Нравственность и дисциплина этих бродячих клириков, конечно, были весьма невысоки; да вдобавок к настоящим клирикам в этих скитаниях охотно примешивались мнимые — простые бродяги, которым было выгодно притворяться духовными лицами, чтобы избегать повинностей, податей, суда и расправы. Церковь издавна старалась осуждать и пресекать эти дезорганизующие явления в своей среде. С самых ранних времен, пожалуй, ни один сколько-нибудь значительный собор по церковным делам не упускал в своих постановлениях пункта, осуждающего бродячих клириков. В монашеских уставах о них говорится с негодованием, доходящим порой до вдохновения.

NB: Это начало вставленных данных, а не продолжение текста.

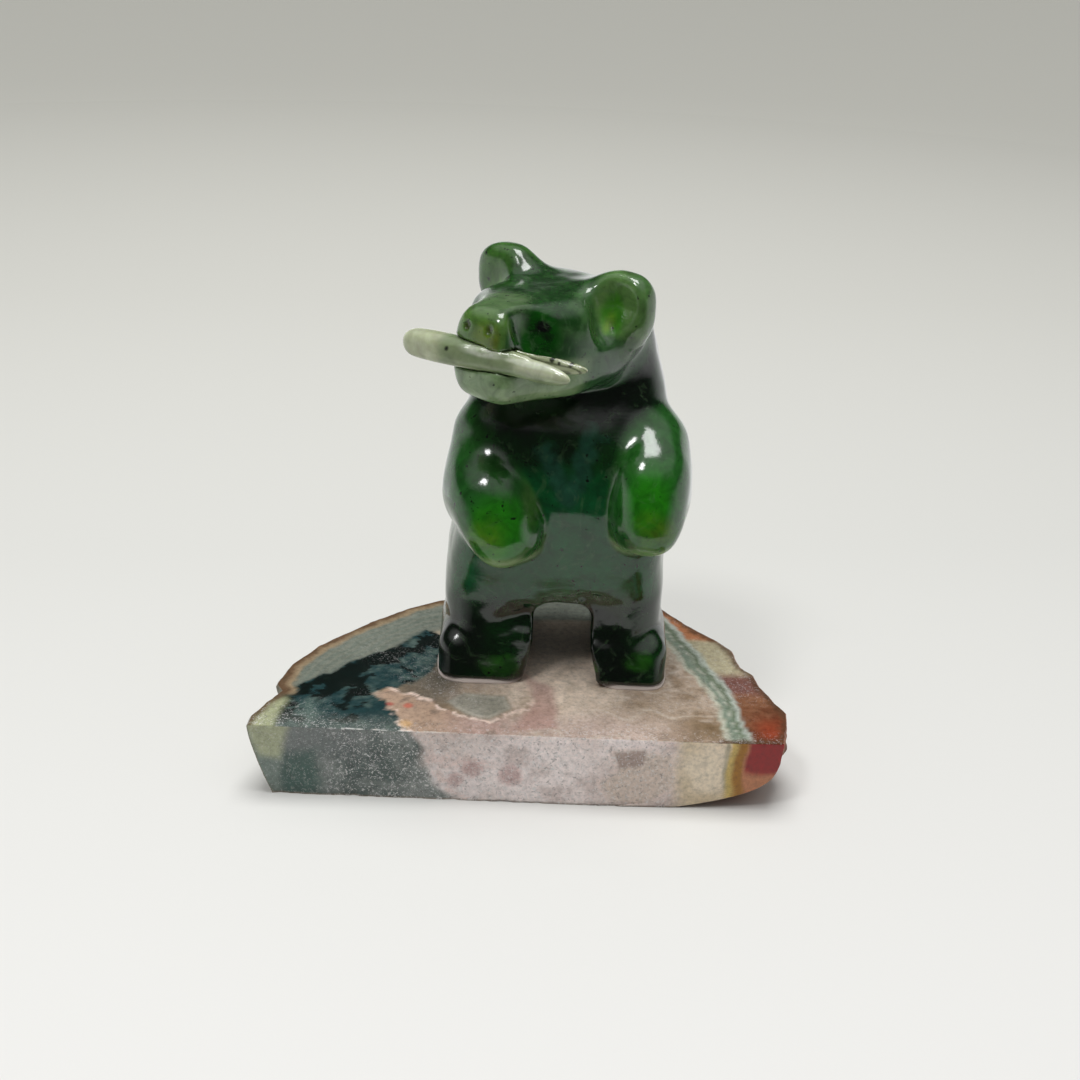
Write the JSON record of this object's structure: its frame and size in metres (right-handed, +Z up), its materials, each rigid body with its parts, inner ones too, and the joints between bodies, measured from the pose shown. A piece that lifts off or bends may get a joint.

Один из самых старых западноевропейских уставов — исидоровский, принятый в Испании VII в., — перечисляет шесть родов монахов: три рода истинных монахов — киновиты-общинники, анахореты-затворники и эремиты-пустынники — и три рода мнимых монахов — лжекиновиты, лжеанахореты и, наконец, «циркумцеллионы» («бродящие вокруг келий»), о которых говорится: «вырядившись монахами, они бродят повсюду, разнося свое продажное притворство, обходя целые провинции, никуда не посланы, никуда не присланы, нигде не пристав, нигде не осев. Иные из них измышляют невиданное и свои слова выдают за божьи; иные торгуют мощами мучеников (только мучеников ли?); иные выхваляют чудодейственность своих одежд и колпаков, а простецы благоговеют; иные расхаживают нестрижеными, полагая, что в тонзуре меньше святости, чем в космах, так что, посмотрев на них, можно подумать, будто это древние Самуил, Илия и прочие, о ком сказано в Писании; иные присваивают себе сан, какого никогда не имели; иные выдумывают, будто в этих местах есть у них родители и родственники, к которым они и направляются; и все они попрошайничают, все они вымогают — то ли на свою дорогостоящую бедность, то ли за свою притворно-вымышленную святость».[256] «Циркумцеллионы» — слово старинное, так называлась одна из народных христианских сект, вдохновлявшая большое народное восстание в латинской Африке в IV в., и в выражениях исидоровского устава чувствуется явный страх, что косматые вагантские пророки могут, чего доброго, опять смутить мир какой-нибудь новой ересью.